» What the task requires: Copy every line, exactly and only, from the line containing "return low, high" to the line containing "cad_low, cad_high = object_bounds()", both lines included.
+---+
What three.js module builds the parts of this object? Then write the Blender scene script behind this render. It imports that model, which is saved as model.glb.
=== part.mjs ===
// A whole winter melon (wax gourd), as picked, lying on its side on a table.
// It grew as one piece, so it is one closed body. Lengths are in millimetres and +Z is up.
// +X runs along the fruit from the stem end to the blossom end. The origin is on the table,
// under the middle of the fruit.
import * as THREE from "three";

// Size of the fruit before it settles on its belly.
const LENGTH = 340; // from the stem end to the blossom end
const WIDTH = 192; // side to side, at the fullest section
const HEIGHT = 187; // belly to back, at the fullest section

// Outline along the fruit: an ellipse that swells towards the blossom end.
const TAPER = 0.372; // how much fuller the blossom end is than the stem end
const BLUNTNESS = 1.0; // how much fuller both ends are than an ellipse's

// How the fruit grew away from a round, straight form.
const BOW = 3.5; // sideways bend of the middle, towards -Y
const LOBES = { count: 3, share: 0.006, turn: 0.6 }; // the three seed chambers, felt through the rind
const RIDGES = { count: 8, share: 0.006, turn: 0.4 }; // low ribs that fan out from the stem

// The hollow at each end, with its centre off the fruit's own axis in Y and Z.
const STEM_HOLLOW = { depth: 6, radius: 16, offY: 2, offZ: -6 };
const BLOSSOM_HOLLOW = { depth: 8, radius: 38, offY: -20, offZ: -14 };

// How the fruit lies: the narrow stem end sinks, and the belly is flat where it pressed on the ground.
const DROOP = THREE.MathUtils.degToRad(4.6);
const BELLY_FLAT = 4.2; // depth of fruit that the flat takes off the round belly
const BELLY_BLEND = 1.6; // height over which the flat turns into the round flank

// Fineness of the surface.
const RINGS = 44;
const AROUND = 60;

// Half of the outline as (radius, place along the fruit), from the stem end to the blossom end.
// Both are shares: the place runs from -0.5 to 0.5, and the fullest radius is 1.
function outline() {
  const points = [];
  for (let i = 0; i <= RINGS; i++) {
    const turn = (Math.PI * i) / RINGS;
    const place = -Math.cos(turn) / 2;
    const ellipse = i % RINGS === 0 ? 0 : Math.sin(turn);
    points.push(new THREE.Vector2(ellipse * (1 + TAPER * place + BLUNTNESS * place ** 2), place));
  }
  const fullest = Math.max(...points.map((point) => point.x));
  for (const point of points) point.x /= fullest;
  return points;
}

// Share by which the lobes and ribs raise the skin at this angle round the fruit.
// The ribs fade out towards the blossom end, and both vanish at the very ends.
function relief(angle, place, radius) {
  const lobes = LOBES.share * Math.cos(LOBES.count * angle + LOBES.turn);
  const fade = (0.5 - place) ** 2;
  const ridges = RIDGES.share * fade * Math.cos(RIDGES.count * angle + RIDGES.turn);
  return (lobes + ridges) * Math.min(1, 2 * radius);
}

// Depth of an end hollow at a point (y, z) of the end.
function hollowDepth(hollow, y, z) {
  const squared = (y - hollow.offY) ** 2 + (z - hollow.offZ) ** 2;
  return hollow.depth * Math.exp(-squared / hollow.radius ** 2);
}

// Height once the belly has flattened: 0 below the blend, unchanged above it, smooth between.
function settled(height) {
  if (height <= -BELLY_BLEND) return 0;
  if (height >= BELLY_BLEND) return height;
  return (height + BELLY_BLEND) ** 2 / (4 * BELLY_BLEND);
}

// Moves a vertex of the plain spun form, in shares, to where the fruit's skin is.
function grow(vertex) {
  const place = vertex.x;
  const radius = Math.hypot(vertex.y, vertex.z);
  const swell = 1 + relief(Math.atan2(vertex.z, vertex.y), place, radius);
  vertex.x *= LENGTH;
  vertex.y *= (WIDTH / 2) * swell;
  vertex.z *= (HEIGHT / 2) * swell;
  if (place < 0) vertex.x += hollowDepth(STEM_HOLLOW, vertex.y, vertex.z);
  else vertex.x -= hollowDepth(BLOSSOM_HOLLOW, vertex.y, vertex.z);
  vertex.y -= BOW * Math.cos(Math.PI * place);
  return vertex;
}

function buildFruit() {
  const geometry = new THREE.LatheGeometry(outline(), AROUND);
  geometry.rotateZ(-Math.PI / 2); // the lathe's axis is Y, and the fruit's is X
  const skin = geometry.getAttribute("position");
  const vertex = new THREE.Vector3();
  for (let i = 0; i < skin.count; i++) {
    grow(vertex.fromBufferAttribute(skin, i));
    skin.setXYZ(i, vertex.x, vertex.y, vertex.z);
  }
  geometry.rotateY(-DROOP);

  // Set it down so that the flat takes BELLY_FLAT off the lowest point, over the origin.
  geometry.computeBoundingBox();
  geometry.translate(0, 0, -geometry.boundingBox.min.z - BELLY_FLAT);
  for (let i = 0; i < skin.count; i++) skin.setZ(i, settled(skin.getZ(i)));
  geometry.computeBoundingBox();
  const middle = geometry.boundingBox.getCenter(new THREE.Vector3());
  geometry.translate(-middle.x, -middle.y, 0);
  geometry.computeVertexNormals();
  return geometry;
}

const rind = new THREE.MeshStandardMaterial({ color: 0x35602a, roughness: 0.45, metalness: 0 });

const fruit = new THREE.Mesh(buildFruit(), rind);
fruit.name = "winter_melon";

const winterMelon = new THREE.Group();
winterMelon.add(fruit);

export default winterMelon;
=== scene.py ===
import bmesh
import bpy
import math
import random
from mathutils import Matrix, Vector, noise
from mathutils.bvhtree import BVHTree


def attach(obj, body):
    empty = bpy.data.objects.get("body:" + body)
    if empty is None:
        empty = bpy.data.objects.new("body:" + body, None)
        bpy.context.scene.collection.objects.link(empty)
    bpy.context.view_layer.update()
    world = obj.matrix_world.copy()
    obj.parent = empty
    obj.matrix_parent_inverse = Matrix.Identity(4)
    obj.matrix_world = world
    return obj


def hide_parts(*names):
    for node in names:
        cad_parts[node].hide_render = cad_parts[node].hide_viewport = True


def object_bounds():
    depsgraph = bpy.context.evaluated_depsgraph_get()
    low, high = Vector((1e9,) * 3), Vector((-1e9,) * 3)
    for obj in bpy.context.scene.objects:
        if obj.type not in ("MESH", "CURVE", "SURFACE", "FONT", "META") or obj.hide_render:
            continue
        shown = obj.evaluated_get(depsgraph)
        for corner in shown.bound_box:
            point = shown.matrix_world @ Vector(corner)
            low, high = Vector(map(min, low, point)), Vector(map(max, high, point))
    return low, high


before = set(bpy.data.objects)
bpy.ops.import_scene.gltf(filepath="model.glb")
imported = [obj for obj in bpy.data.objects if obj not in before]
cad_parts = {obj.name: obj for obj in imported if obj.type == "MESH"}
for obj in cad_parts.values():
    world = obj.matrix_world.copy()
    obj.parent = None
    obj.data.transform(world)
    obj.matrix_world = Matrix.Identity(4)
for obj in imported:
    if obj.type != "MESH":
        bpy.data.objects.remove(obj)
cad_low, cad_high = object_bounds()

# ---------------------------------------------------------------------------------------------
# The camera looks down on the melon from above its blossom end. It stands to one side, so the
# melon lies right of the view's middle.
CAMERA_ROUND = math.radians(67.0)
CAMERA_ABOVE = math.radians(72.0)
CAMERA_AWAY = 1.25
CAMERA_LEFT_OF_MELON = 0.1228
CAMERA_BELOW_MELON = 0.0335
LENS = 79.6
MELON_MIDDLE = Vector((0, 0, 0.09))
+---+
» Result of the exercise:
    return low, high


before = set(bpy.data.objects)
bpy.ops.import_scene.gltf(filepath="model.glb")
imported = [obj for obj in bpy.data.objects if obj not in before]
cad_parts = {obj.name: obj for obj in imported if obj.type == "MESH"}
for obj in cad_parts.values():
    world = obj.matrix_world.copy()
    obj.parent = None
    obj.data.transform(world)
    obj.matrix_world = Matrix.Identity(4)
for obj in imported:
    if obj.type != "MESH":
        bpy.data.objects.remove(obj)
cad_low, cad_high = object_bounds()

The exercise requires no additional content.